Enterprise-software company Compuware (NASDAQ:CPWR) has enjoyed a good move in its stock since July, while the software sector as a whole has been in rally mode. But the company is wrestling with some troubles in a few of its sectors that will probably result in muted top-line growth.

In the fiscal third-quarter earnings report released last week, revenues increased 3% to $315.1 million, and net income fell from $37.7 million to $36.5 million. However, earnings per share increased from $0.10 to $0.11 because of a reduction in the number of shares outstanding, from 388.3 million to 343.1 million. There was also some pickup in license revenues, which went from $83.3 million to $86 million. This move is important, because it generally means ongoing service and maintenance fees for the company.

Founded in 1973, Compuware is now a mix of businesses, including software tools to build business applications, systems that monitor and provide reports on information technology (IT) infrastructures, and Covisint, which is a platform that helps to improve supply chains and customer interactions.

Compuware also has a professional-services business, but roughly 40% of its revenues come from the Michigan area, which has been severely affected by the problems with Ford (NYSE:F) and GM (NYSE:GM). And according to the Compuware conference call, there is no visibility as to when things are expected to improve in this area.

Another issue is Compuware's sizeable mainframe business. The weakness in this division -- marked by a 25% drop in license fees -- dampened the overall software-license growth in the fiscal third quarter. Not only does the company have tough competition from the likes of BMC (NYSE:BMC), but the mainframe business is mostly a mature segment.

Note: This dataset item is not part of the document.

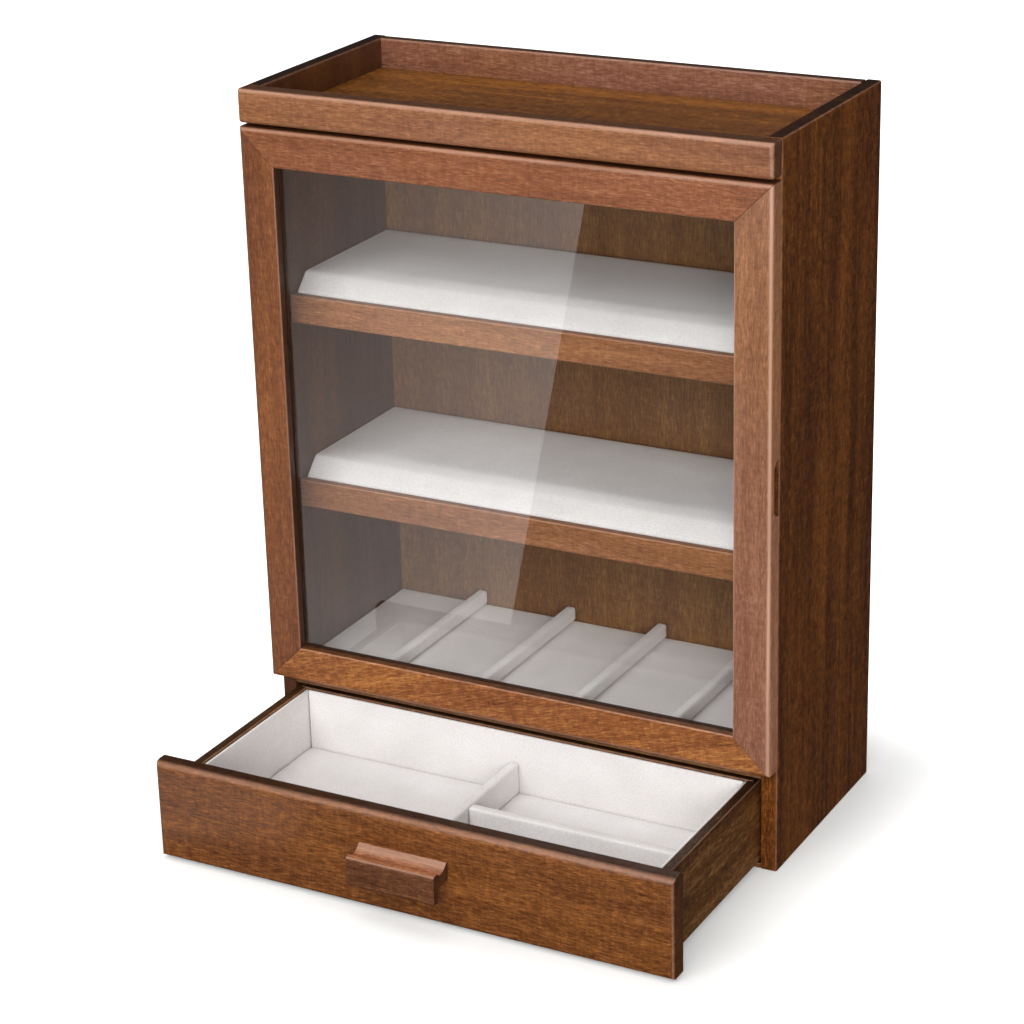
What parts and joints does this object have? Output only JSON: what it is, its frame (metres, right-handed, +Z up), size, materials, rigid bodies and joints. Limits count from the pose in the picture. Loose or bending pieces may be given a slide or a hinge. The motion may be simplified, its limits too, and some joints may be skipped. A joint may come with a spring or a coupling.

There is a bright spot, however, in the firm's Covisint division. On the conference call, the president of the division, Bob Paul, was upbeat -- especially on the past two quarters. Covisint is also moving into health care, where it can help to reduce costs through better management of patients and payers. In the fiscal second quarter, the division picked up 17 new health-care customers, including Louisiana Medicaid and United Physicians Group.

No doubt, the health-care industry presents a big market opportunity. But it will take some time for this opportunity to pay off, because of the long sales cycles and complex regulations.

Compuware does generate substantial operational cash flows. For the full year, the amount should be about $200 million. In turn, the company has been aggressively buying back its shares -- $405 million worth in the past six months.

While this is good, the fact remains that the mainframe and professional-services business will be a drag on performance. Yet interestingly enough, it appears that investors are looking past these issues.

Actually, with the wave of software mergers and acquisitions from big players such as IBM (NYSE:IBM) and Oracle (NASDAQ:ORCL), Compuware could be buyout bait. The company certainly has a large customer base and steady cash flows. However, if such a scenario does not pan out -- as is often the case with buyouts -- then we are still left with a company that has few prospects for growth.